Using SSMS I would easily change the passwords and then update my sharepoint list to the new passwords, this is DBA 101 stuff.  Not so fast my friend!  SSMS then presented an error stating that the password did not meet our ultra-rigid fort knox password policy (see posts on security).  No problem, I forgot to uncheck the ‘Enforce password policy’ check box.  That happens all the time when I get in a hurry.  Now it is unchecked and SSMS presents the following error:

The CHECK_POLICY and CHECK_EXPIRATION options cannot be turned OFF when MUST_CHANGE is ON.

There was my real mistake committed on Friday;  I forgot to uncheck the ‘User must change password at next login’ check box when I created the logins.  It was a rookie mistake, but I was in a hurry to get things done so I could go and get my root canal in the afternoon.  Luckily for me this was not a resume updating event.  In order to fix this we need to do the following:

USE MASTER
GO
ALTER LOGIN [userlogin] WITH PASSWORD ‘original password’
GO
ALTER LOGIN [userlogin] WITH CHECK_POLICY = OFF, CHECK_EXPIRATION = OFF;

Then I was able to change the password, which I used ALTER LOGIN since I had it in the query window.  What a way to start the week off.  Enjoy!

Sunday Funday

Sunday is a great day for SQL funday, so every Sunday I will post some fun, SQL related links for your enjoyment….

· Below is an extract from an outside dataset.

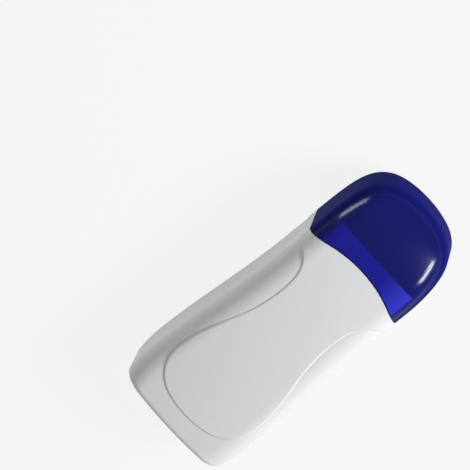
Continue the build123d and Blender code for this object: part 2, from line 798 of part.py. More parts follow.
with BuildPart() as inlet_pins:
    with BuildSketch(Plane.XZ.offset(pin_reach - mouth_end_y)):
        with Locations((-mouth_spacing / 2, seam_height), (mouth_spacing / 2, seam_height)):
            Circle(pin_radius)
    extrude(amount=mouth_end_y - pin_reach - tail_end_y)
    fillet(inlet_pins.faces().sort_by(Axis.Y)[:2].edges(), pin_radius * 0.7)

pin_x = mouth_spacing / 2
with BuildPart() as live_lead:
    add(lead((-pin_x, tail_end_y, seam_height), (-pin_x, lead_rise_y, seam_height),
             (-pin_x, lead_rise_y, fuse_z), (-pin_x, fuse_y - 15, fuse_z),
             (-lead_side, fuse_y - 8, fuse_z), (-lead_side, fuse_y, fuse_z),
             (-fuse_side - fuse_length / 2, fuse_y, fuse_z)))

with BuildPart() as neutral_lead:
    add(lead((pin_x, tail_end_y, seam_height), (pin_x, lead_rise_y, seam_height),
             (pin_x, lead_rise_y, fuse_z), (pin_x, fuse_y - 12, fuse_z),
             (upper_tab_side, fuse_y - 6, fuse_z), (upper_tab_side, tab_end_y, fuse_z)))

with BuildPart() as bridge_lead:
    add(lead((-fuse_side + fuse_length / 2, fuse_y, fuse_z), (lower_tab_side, fuse_y, fuse_z),
             (lower_tab_side, tab_end_y, fuse_z)))

with BuildPart() as housing_screws:
    add(rods_in_depth(screw_radius, boss_places, screw_seat, screw_seat + screw_length))
    add(rods_in_depth(screw_head_radius, boss_places, screw_seat - screw_head, screw_seat))
    with BuildSketch(Plane.XY.offset(screw_seat - screw_head)):
        with Locations(*boss_places):
            Rectangle(3.4, 0.8)
            Rectangle(0.8, 3.4)
    extrude(amount=screw_head / 2, mode=Mode.SUBTRACT)

# ---------------------------------------------------------------------------------------
# Cartridge: bottle, wax, head frame, roller and pull-off cover
# ---------------------------------------------------------------------------------------
plug_width = bottle_width - 2 * bottle_wall
plug_depth = bottle_depth - 2 * bottle_wall
plug_corner = bottle_corner - bottle_wall

with BuildPart() as cartridge_bottle:
    add(rounded_bar(bottle_width - 2 * bottle_foot_step, bottle_depth - 2 * bottle_foot_step,
                    bottle_corner - bottle_foot_step, bottle_bottom_y,
                    bottle_bottom_y + bottle_foot))
    fillet(cartridge_bottle.faces().sort_by(Axis.Y)[0].edges(), bottle_foot_radius)
    add(rounded_bar(bottle_width, bottle_depth, bottle_corner, bottle_bottom_y + bottle_foot,
                    head_y))
    add(rounded_bar(plug_width, plug_depth, plug_corner, bottle_bottom_y + bottle_foot, top_y),
        mode=Mode.SUBTRACT)
    add(rounded_bar(plug_width - 2 * bottle_foot_step, plug_depth - 2 * bottle_foot_step,
                    plug_corner - bottle_foot_step, bottle_bottom_y + bottle_wall, top_y),
        mode=Mode.SUBTRACT)

with BuildPart() as wax_fill:
    add(rounded_bar(plug_width, plug_depth, plug_corner, bottle_bottom_y + bottle_foot,
                    bottle_bottom_y + bottle_wall + wax_level))
    add(rounded_bar(plug_width - 2 * bottle_foot_step, plug_depth - 2 * bottle_foot_step,
                    plug_corner - bottle_foot_step, bottle_bottom_y + bottle_wall,
                    bottle_bottom_y + bottle_wall + wax_level))

with BuildPart() as head_recess:
    add(flap_bar(cover_fit))
    add(head_bar(cover_wall + cover_fit, ear_width / 2), mode=Mode.SUBTRACT)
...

Today’s installment is from one of the funniest technical presentations that I have ever seen.  If you get a chance to see it at a SQL Saturday or Code Camp near you, by all means attend.  It is by Rob Volk (blog | twitter) and it is called Revenge: The SQL! 

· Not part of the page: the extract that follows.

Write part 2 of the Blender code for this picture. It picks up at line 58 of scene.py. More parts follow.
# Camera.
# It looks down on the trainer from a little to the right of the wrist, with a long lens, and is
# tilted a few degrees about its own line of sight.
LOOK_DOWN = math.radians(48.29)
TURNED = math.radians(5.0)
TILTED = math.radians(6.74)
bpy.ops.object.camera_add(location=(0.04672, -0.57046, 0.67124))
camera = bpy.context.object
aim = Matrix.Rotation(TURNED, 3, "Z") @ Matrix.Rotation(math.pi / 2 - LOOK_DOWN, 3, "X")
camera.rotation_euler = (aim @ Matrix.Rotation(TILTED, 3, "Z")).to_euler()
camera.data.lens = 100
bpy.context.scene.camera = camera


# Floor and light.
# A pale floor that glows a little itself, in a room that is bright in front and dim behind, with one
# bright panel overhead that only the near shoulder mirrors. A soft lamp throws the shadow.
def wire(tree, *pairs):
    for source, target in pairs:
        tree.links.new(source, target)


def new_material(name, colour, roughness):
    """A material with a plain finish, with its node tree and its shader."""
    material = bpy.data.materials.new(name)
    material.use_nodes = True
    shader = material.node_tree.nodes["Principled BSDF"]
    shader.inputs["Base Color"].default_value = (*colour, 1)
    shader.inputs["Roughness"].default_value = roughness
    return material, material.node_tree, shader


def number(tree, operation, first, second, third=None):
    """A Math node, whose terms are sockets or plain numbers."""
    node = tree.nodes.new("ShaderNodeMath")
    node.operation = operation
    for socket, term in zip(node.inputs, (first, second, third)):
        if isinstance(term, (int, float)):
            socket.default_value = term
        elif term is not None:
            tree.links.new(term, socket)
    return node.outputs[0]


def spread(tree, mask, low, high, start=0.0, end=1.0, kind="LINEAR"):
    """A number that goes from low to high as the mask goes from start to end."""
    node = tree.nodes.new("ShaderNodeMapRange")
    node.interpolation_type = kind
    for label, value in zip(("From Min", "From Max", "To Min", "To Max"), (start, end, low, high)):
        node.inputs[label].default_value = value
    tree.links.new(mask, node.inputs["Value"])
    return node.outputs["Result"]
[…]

Enjoy this #SQLAwesomeness!

Cleaning Up SQL Database Mail Logging Records

This morning in my production cluster I noticed MSDB had grown to almost 10gb.  After some help from my friends at #SQLHelp, I ran one of the built-in reports, which are great…thank you Microsoft, ‘Disk Usage by Top Tables’ to tell me which table(s) had grown since I last checked this system database.  I think I found a winner: sysmail_mailitems had an outrageously high amount of records.  Why aren’t these being cleaned up in a job similar to sp_delete_backuphistory or sp_purge_jobhistory?

In order to clean these items up, use the following code:

USE MSDB

EXEC sysmail_delete_log_sp @logged_before=’2012-01-13 12:00:00′

You could script this out to run nightly or weekly and remove the last 30 days.  Enjoy!

sysmail_mailitems

Sunday Funday

Sunday is a great day for SQL funday, so every Sunday I will post some fun, SQL related links for your enjoyment….

Today’s installment is Solving Soduku with SQL!  This is a clever and fun T-SQL script, so check it out!

Enjoy this #SQLAwesomeness!

Configuration Data Best Practice

After my recent Health and Risk Assessment visit from my Microsoft Premier Field Engineer, I learned some new and exciting  SQL Server best practices and I thought that I would share them with you in this blog space.  Our topic-o-choice today is all about backing up your configuration data.  I must admit that I have not given this topic a second thought in the past and luckily it has never bitten me before.  Microsoft defines configuration data as your sp_configure, SSIS packages and your replication topologies.  These items are not usually backed up in your nightly backups and may not be contained in your system databases.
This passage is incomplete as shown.